CAD and scene scripts:
===============

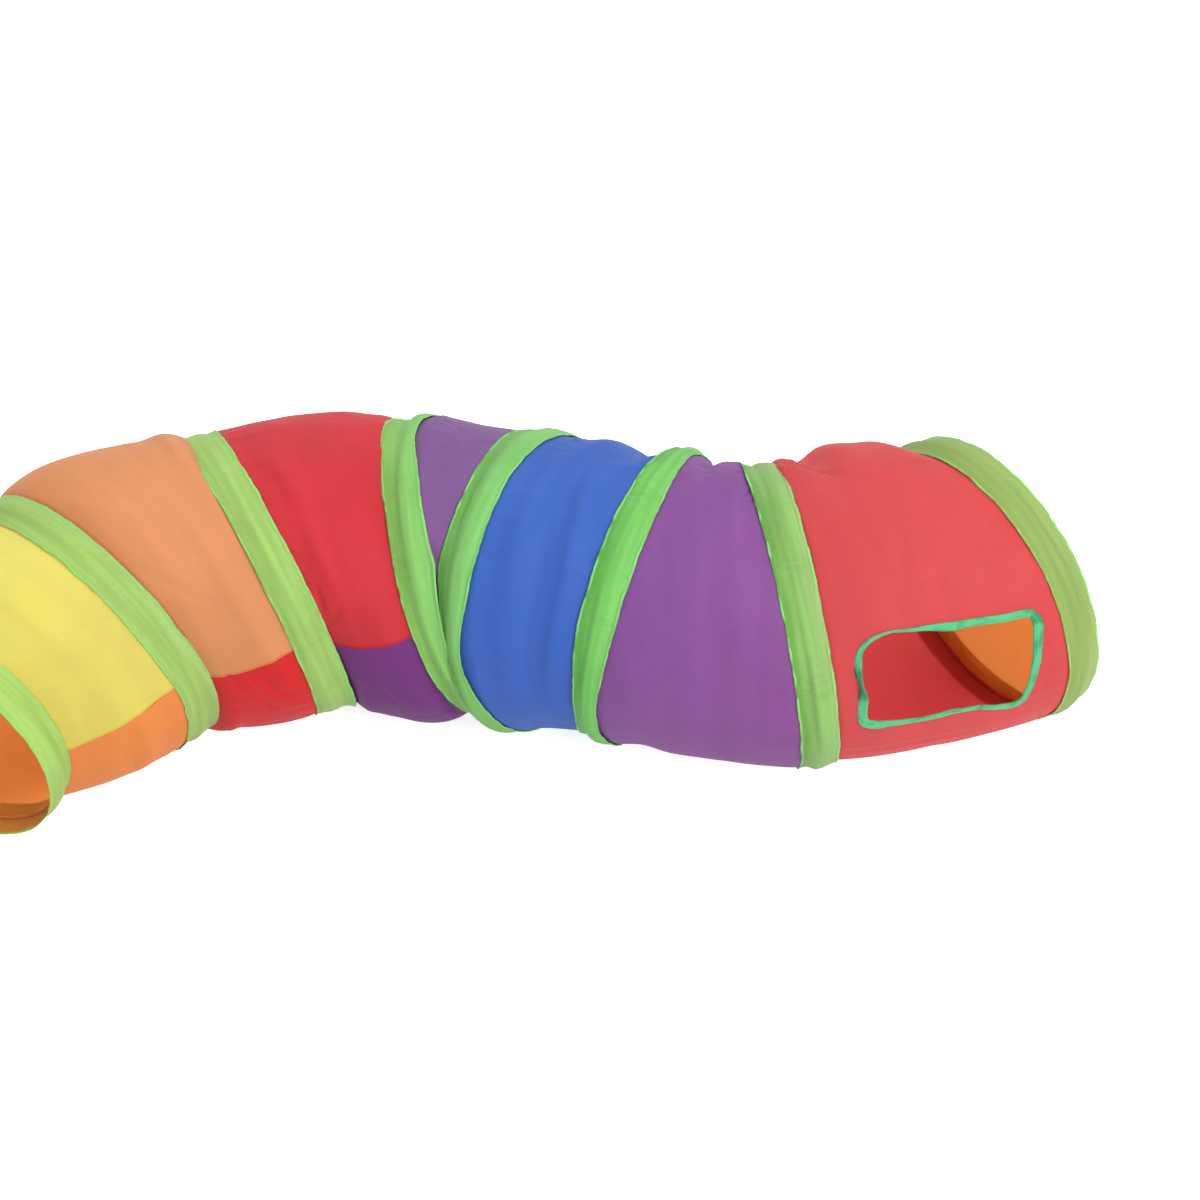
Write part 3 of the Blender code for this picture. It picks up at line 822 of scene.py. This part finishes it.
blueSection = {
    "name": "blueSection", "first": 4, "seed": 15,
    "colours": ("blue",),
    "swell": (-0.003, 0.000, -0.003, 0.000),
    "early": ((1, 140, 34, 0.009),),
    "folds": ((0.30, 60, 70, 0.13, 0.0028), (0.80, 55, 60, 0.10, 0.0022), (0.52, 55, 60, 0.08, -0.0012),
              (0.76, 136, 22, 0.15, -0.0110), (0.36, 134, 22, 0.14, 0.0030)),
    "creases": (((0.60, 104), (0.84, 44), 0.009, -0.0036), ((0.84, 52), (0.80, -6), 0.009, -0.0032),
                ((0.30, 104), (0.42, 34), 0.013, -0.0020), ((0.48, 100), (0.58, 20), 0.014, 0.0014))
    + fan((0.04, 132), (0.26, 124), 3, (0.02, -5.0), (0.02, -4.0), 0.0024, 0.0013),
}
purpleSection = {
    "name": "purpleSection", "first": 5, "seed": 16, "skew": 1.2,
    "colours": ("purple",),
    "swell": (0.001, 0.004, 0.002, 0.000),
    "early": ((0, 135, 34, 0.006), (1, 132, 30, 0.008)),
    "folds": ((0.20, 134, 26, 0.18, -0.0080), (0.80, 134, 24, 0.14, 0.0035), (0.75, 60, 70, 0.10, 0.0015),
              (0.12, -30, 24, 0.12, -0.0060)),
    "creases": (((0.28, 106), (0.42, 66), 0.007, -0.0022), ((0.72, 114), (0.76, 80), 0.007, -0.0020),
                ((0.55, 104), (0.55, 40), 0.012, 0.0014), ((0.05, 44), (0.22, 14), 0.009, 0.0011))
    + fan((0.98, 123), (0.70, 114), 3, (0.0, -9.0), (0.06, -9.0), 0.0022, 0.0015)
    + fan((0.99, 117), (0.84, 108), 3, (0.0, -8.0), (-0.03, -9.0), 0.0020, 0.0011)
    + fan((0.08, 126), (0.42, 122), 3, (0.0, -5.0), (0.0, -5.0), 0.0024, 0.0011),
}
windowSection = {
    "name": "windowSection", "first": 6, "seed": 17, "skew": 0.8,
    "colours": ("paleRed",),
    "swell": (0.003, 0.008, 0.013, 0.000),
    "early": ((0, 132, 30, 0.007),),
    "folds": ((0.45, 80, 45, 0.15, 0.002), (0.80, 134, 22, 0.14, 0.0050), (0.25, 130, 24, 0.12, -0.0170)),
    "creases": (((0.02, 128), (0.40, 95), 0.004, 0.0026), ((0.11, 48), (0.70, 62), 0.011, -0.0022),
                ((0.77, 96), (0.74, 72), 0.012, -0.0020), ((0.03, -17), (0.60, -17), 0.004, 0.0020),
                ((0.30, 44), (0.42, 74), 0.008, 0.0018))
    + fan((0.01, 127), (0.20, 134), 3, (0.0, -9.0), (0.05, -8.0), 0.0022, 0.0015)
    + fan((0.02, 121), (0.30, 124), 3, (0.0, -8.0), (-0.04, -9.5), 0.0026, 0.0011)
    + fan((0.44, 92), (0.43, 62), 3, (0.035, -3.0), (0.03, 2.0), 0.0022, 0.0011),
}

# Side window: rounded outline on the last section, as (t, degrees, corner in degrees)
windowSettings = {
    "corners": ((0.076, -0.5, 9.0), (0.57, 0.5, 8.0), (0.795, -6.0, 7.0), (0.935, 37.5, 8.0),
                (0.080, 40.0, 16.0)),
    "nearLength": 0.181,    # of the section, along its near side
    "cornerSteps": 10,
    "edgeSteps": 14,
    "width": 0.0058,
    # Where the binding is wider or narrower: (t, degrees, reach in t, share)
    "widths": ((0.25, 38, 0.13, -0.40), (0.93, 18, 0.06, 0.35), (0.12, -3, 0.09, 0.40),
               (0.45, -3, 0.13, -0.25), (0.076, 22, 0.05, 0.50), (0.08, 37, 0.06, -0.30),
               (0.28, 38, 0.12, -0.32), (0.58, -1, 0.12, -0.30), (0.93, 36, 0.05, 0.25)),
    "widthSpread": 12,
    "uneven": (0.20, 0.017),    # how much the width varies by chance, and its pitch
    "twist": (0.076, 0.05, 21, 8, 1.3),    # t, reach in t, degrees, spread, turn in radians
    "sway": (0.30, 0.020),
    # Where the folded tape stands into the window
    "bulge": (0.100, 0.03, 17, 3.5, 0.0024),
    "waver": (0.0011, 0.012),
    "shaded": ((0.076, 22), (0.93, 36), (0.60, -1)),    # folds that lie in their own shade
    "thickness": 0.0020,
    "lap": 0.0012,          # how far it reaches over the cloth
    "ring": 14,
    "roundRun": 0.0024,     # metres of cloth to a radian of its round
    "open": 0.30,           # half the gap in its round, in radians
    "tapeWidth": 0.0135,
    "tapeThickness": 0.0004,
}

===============

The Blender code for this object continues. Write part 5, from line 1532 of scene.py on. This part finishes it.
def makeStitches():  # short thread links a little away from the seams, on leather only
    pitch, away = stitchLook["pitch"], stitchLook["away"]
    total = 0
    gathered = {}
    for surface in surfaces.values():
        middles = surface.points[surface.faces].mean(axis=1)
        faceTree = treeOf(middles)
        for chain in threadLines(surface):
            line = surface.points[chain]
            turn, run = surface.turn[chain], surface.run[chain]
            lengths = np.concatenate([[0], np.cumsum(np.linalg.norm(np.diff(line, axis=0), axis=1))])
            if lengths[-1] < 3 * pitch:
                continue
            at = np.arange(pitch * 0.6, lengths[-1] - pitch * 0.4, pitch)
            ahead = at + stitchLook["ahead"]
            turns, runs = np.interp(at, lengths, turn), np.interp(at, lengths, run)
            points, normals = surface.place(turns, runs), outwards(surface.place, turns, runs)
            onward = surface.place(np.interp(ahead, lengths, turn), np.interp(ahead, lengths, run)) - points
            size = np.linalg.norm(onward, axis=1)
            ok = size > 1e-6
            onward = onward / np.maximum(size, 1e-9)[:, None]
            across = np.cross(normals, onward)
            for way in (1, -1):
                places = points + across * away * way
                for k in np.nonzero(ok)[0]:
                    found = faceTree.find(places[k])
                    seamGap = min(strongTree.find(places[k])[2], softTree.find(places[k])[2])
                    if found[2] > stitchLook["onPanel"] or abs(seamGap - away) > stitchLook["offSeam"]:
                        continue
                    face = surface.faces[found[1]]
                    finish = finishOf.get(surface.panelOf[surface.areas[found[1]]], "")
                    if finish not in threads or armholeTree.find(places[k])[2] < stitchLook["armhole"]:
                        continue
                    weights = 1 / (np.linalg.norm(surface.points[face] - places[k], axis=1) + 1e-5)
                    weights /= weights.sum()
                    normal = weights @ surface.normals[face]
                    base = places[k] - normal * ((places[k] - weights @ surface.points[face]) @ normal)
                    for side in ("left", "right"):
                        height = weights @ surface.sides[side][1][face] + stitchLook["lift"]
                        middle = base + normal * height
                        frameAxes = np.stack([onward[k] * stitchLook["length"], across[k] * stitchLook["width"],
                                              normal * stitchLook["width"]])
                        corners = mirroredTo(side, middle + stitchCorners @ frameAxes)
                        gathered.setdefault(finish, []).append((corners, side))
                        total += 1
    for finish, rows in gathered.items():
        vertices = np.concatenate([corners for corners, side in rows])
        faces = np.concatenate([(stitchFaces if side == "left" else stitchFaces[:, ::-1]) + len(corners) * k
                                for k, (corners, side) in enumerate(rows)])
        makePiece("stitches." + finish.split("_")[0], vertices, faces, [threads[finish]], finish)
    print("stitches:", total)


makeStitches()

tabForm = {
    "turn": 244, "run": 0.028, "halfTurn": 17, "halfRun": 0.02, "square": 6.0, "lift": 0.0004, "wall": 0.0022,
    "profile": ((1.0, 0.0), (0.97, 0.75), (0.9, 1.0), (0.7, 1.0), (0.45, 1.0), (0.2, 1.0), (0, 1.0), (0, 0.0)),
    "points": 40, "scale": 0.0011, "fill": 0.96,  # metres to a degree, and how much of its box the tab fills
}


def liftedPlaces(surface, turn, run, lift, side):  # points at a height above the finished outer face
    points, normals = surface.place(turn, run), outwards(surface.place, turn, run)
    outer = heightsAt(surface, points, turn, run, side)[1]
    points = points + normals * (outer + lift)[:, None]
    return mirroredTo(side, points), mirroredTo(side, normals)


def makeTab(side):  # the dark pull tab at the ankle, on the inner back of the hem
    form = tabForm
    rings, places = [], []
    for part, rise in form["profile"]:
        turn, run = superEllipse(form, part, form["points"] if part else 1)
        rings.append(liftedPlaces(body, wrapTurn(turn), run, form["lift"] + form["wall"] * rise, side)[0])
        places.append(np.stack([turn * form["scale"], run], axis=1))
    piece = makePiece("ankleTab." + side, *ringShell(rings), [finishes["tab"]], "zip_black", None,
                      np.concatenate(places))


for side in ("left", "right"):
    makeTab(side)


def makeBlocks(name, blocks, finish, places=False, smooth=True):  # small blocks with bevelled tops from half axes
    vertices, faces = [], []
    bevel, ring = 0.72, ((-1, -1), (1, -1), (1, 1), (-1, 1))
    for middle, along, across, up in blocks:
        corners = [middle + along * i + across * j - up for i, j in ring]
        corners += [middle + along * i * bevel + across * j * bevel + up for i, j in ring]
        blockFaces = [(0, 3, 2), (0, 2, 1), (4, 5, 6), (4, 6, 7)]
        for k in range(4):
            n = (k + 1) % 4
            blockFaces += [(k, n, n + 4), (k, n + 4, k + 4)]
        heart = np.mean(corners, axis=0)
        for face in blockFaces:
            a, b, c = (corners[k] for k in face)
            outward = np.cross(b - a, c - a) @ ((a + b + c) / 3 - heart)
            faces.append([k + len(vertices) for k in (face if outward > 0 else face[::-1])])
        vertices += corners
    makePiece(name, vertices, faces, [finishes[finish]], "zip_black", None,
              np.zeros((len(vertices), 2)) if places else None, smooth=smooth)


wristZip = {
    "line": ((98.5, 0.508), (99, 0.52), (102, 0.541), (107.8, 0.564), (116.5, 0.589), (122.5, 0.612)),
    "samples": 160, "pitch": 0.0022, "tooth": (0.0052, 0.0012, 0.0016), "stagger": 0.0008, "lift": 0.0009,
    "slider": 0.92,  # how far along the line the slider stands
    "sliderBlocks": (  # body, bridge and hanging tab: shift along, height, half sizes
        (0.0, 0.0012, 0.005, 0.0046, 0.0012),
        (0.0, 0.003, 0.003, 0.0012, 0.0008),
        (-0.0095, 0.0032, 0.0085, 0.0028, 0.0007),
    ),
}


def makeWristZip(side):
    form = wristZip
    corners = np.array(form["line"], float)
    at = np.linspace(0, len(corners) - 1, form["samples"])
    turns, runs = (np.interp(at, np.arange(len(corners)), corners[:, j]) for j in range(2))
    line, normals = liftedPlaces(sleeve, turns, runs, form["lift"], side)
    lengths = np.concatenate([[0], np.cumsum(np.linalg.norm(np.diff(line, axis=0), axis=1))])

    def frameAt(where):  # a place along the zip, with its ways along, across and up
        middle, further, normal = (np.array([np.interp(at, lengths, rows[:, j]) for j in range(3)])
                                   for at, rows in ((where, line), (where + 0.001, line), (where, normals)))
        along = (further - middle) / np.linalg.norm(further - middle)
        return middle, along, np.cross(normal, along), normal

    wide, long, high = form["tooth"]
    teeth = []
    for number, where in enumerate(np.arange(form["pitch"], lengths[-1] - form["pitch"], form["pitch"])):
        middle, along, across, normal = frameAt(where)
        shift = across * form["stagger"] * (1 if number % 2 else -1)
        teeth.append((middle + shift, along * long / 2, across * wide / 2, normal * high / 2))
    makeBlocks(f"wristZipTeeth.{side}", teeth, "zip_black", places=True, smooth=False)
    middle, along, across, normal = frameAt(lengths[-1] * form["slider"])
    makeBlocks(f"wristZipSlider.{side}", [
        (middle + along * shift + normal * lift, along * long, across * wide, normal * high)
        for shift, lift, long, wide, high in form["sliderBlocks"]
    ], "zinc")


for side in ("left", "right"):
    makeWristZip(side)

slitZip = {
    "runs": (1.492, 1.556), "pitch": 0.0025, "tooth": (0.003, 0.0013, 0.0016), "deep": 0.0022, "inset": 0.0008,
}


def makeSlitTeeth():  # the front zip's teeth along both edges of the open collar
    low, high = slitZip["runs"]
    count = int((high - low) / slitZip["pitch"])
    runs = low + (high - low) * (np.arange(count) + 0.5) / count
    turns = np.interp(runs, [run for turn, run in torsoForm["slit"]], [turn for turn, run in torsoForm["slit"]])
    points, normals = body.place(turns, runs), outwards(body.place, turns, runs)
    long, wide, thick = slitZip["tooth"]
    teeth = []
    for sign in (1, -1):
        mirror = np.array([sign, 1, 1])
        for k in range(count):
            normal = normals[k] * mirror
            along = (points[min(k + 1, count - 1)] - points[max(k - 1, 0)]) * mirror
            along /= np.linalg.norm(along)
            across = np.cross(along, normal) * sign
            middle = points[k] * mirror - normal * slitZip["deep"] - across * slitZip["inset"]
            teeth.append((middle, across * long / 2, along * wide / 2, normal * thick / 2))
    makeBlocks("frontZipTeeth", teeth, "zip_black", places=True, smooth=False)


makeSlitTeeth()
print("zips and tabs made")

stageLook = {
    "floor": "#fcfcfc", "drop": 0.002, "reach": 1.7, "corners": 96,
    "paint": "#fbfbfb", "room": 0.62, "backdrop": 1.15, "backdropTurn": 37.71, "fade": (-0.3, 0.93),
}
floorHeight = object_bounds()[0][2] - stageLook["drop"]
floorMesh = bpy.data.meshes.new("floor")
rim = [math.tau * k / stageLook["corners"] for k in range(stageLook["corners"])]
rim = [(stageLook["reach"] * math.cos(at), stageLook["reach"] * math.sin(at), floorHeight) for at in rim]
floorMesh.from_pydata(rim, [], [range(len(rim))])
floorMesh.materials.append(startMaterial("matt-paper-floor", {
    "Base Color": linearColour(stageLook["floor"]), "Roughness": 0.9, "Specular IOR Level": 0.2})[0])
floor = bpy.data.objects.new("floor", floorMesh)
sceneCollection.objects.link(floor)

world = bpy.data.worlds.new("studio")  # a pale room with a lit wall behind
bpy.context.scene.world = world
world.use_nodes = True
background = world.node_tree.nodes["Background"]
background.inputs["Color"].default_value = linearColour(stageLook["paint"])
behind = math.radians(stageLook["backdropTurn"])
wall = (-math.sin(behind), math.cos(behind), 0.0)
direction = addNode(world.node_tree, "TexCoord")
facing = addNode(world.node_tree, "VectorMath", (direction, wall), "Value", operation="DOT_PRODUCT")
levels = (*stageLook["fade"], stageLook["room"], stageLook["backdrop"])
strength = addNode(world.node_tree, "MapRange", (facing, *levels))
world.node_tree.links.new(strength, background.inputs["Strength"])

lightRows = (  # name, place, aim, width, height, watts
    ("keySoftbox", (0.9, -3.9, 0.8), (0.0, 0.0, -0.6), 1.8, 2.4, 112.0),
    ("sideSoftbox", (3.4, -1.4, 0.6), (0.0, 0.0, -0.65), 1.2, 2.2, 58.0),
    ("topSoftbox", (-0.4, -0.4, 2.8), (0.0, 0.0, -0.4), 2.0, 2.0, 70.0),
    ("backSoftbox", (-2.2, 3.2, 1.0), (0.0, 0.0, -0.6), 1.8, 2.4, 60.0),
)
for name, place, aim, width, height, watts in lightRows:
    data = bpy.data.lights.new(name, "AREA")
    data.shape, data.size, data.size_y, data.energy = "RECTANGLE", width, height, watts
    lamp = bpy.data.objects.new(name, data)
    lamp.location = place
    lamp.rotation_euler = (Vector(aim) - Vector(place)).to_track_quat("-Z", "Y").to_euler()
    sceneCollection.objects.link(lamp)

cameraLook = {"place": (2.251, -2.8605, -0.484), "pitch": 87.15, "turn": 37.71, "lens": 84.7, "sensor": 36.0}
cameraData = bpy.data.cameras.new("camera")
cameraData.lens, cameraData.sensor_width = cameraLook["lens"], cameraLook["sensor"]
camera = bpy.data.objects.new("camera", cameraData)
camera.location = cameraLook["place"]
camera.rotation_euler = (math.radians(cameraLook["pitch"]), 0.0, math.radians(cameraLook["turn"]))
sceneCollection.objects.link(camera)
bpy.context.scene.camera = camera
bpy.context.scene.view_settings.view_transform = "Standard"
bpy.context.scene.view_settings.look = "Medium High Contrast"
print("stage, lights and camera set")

===============

WRITTEN INSTRUCTION:
Using the entries above, repeat only the lines from the one containing "floorHeight = object_bounds()[0][2]" through the one containing "sceneCollection.objects.link(floor)", end lines included.

EXERCISE RESULT:
floorHeight = object_bounds()[0][2] - stageLook["drop"]
floorMesh = bpy.data.meshes.new("floor")
rim = [math.tau * k / stageLook["corners"] for k in range(stageLook["corners"])]
rim = [(stageLook["reach"] * math.cos(at), stageLook["reach"] * math.sin(at), floorHeight) for at in rim]
floorMesh.from_pydata(rim, [], [range(len(rim))])
floorMesh.materials.append(startMaterial("matt-paper-floor", {
    "Base Color": linearColour(stageLook["floor"]), "Roughness": 0.9, "Specular IOR Level": 0.2})[0])
floor = bpy.data.objects.new("floor", floorMesh)
sceneCollection.objects.link(floor)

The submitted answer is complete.